Bulldozers digging for an Egyptian-funded housing project in the Gaza Strip have unearthed the ruins of a tomb dating back to the Roman era, Hamas authorities say.

The Palestinian Ministry of Tourism and Archaeology says its crews seized objects uncovered in the tomb and asked for construction work to be stopped. An independent archaeologist said, however, that photos he saw suggest the site was a cemetery, rather than a tomb.

Local media reports say people, some of them using donkey-drawn carts, have looted many artifacts from the site in northwest Gaza City. Residents in the area say archaeological objects including casket covers and inscribed bricks were found a week before the ministry’s announcement.

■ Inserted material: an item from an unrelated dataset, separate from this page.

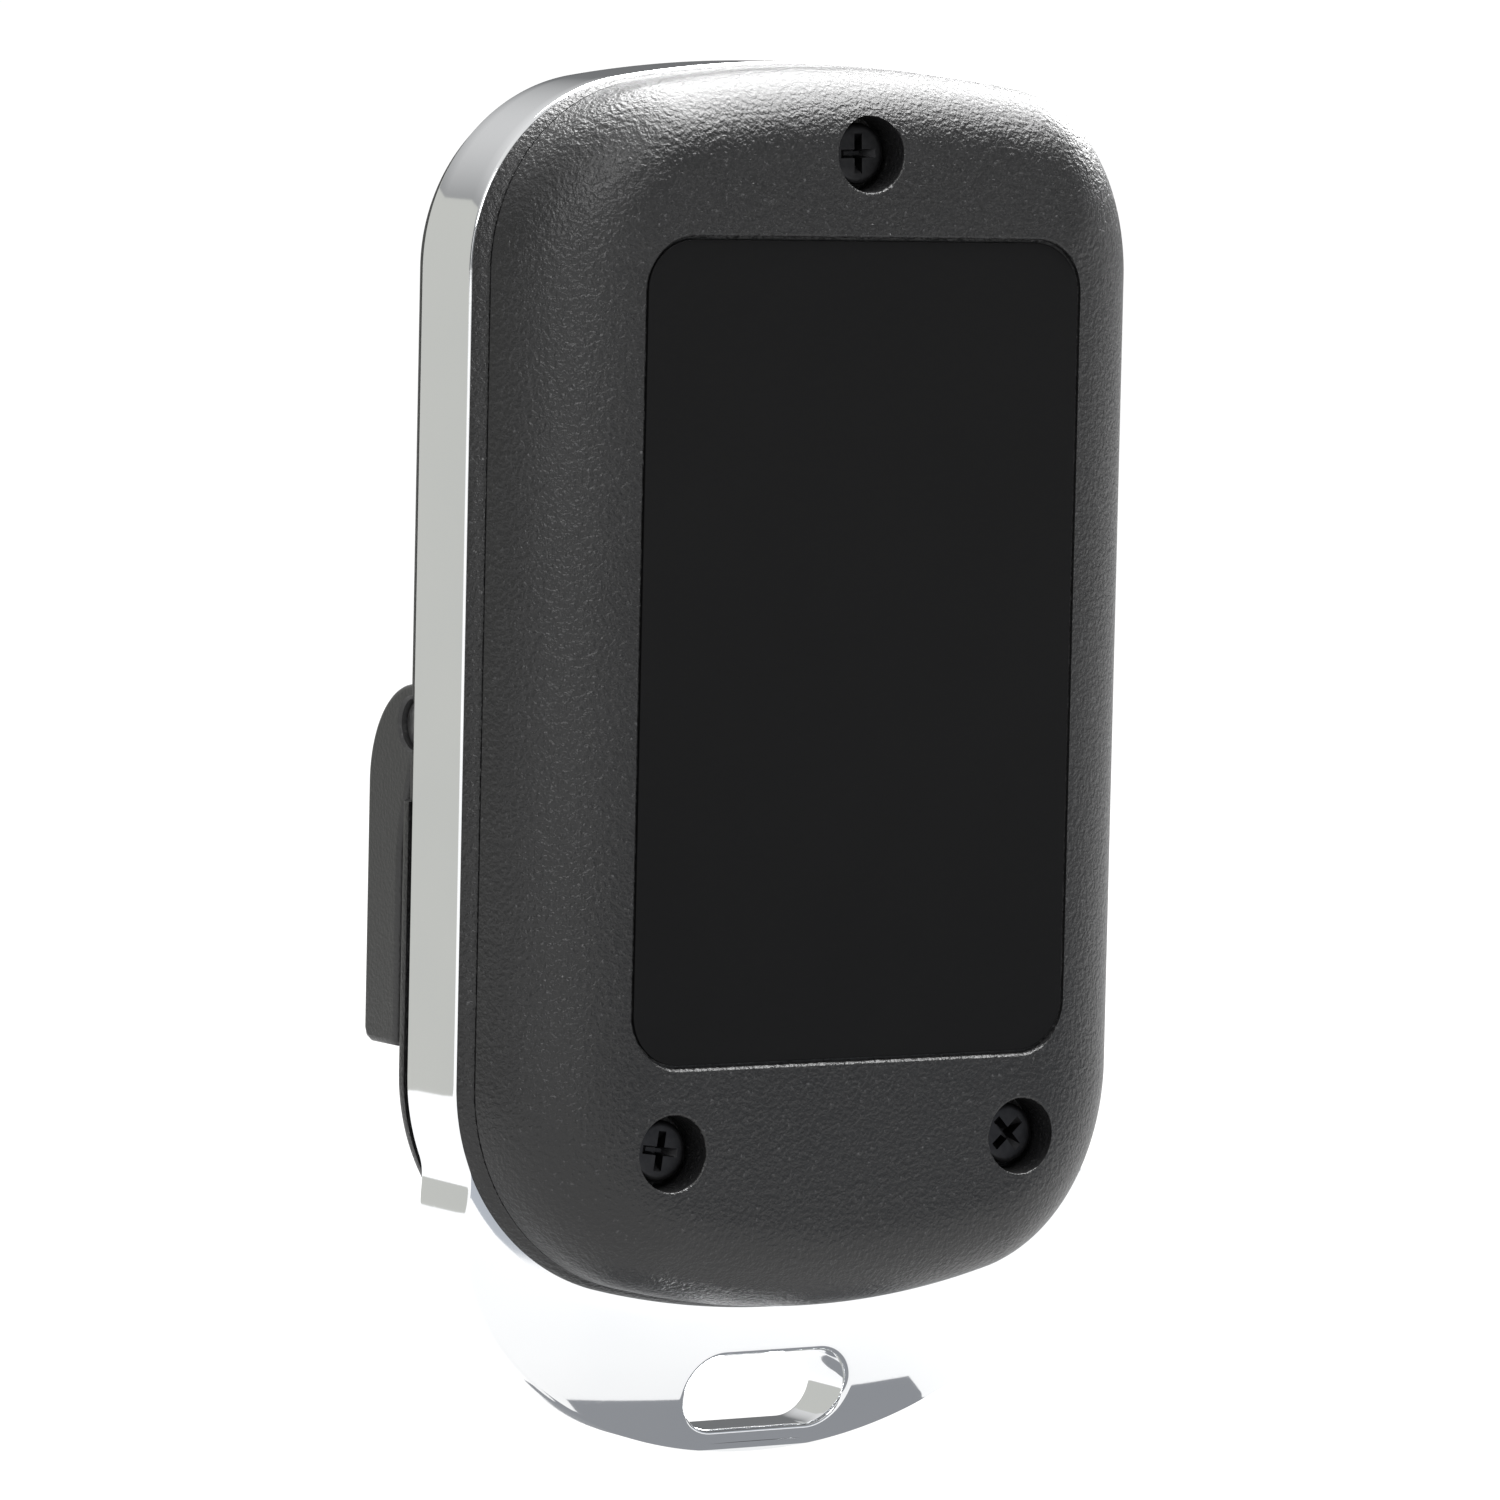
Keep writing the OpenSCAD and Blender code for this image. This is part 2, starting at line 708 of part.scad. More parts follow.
// Bridge over the cell's flat side, with a foot on the board at each end
module cell_bridge() {
    reach = cell_d / 2 + 0.4;
    color([0.75, 0.68, 0.4]) {
        block(-reach - 0.3, reach + 0.3, cell_depth - 0.3, cell_depth, cell_z - 2, cell_z + 2);
        for (x = [-1, 1])
            block(x * reach - 0.3 + eps, x * reach + 0.3, cell_depth - eps, board_depth, cell_z - 2, cell_z + 2);
    }
}

// Flat disc on the board that the cell's cap rests on
module cell_pad() {
    color([0.8, 0.7, 0.35])
        peg(0, cell_z, cell_depth + cell_t, board_depth, 12);
}

module controller_chip() {
    color([0.06, 0.06, 0.06])
        block(part_gap - 1, part_gap - 1 + chip_w, board_depth - chip_h, board_depth, chip_z, chip_z + chip_w);
}

module radio_can() {
    color([0.72, 0.73, 0.74])
        block(-part_gap - chip_w, -part_gap, board_depth - can_h, board_depth, chip_z, chip_z + chip_w);
}

module timing_crystal() {
    color([0.7, 0.71, 0.72])
        translate([-part_gap + 1 - crystal_l / 2, 0, crystal_z])
            slab(board_depth - crystal_w / 2 - 0.2, board_depth) rounded(crystal_l, crystal_w, crystal_w / 2 - 0.05);
}

module antenna_coil() {
    color([0.7, 0.35, 0.12])
        translate([part_gap, rear_y - board_depth + antenna_d / 2, crystal_z])
            rotate([0, 90, 0])
                difference() {
                    cylinder(d = antenna_d, h = crystal_l);
                    translate([0, 0, -cut])
                        cylinder(d = antenna_bore, h = crystal_l + 2 * cut);
                }
}

module indicator_led() {
    color([0.9, 0.88, 0.85])
        block(-0.8, 0.8, board_front, board_front + 0.7, lens_z - 0.5, lens_z + 0.5);
}

module led_lens() {
    color([0.75, 0.1, 0.08]) {
        peg(0, lens_z, front_inner - 0.6, face_depth + lens_rise, lens_d);
        peg(0, lens_z, front_inner - 0.6, front_inner, lens_d + 0.4);
    }
}

module case_screw_1() { case_screw(0); }
module case_screw_2() { case_screw(1); }
module case_screw_3() { case_screw(2); }
module key_1() { key(0); }
module key_2() { key(1); }
module key_3() { key(2); }
module key_4() { key(3); }
module plunger_1() { plunger(0); }
module plunger_2() { plunger(1); }
module plunger_3() { plunger(2); }
module plunger_4() { plunger(3); }
module switch_1() { switch_body(0); }
module switch_2() { switch_body(1); }
module switch_3() { switch_body(2); }
module switch_4() { switch_body(3); }

chrome_frame();
rear_shell();
rear_label();
front_shell();
case_screw_1();
case_screw_2();
case_screw_3();
clip_lever();
clip_pin();
clip_spring();
key_1();
key_2();
key_3();
key_4();
plunger_1();
plunger_2();
plunger_3();
plunger_4();
switch_1();
switch_2();
switch_3();
switch_4();
circuit_board();
coin_cell();
cell_bridge();
cell_pad();
controller_chip();
radio_can();
timing_crystal();
antenna_coil();
indicator_led();
led_lens();
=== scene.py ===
import math

import bmesh
import bpy
import numpy as np
from mathutils import Matrix, Vector


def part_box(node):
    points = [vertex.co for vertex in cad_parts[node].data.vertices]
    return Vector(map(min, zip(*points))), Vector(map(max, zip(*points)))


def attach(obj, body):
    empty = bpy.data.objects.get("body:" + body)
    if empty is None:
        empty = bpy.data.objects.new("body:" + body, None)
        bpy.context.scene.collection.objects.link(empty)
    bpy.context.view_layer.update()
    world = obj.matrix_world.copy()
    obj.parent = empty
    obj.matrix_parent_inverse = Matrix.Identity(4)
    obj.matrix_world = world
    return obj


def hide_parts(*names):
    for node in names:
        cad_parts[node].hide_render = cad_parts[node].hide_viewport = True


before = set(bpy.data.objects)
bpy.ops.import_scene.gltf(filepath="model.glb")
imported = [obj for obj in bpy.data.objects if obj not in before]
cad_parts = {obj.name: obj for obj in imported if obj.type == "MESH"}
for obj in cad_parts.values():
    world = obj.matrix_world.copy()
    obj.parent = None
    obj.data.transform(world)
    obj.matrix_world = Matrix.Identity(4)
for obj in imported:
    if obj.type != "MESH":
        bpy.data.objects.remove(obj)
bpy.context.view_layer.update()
mm = 0.001
joinDepth = 0.3 * mm  # overlap of solids that are joined into one
cutterStart = 2 * mm  # how far a cutter starts outside the surface it cuts
print("frame loaded")

frameLow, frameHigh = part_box("chrome_frame")
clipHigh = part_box("clip_lever")[1]
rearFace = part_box("rear_shell")[1][1]  # y of the flat screw side; depths run from here towards -y
pinLow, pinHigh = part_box("clip_pin")
hingeY, hingeZ = (pinLow[1] + pinHigh[1]) / 2, (pinLow[2] + pinHigh[2]) / 2
bandRear = rearFace - frameHigh[1]
bandFront = rearFace - frameLow[1]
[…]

Palestinian boys play in an ancient cemetery reportedly dating back to the Roman-era which was unearthed during construction work in Gaza City on January 31, 2022. (Mahmud HAMS / AFP)

Gaza, a coastal enclave home to more than 2 million people, is known for its rich history stemming from its location on ancient trade routes between Egypt and the Levant. But Israeli occupation, a blockade, conflicts and rapid urban growth in the crowded, narrow territory are among the reasons most of Gaza’s archeological treasures have not been protected.

An independent archaeologist briefed on the issue said photos suggest the site was a cemetery dating back to the late Roman era to early Byzantine period 1,600 years ago.

“They indicate that a Roman temple or a Byzantine church is nearby,” said the expert, who spoke on condition of anonymity because he was not authorized to comment.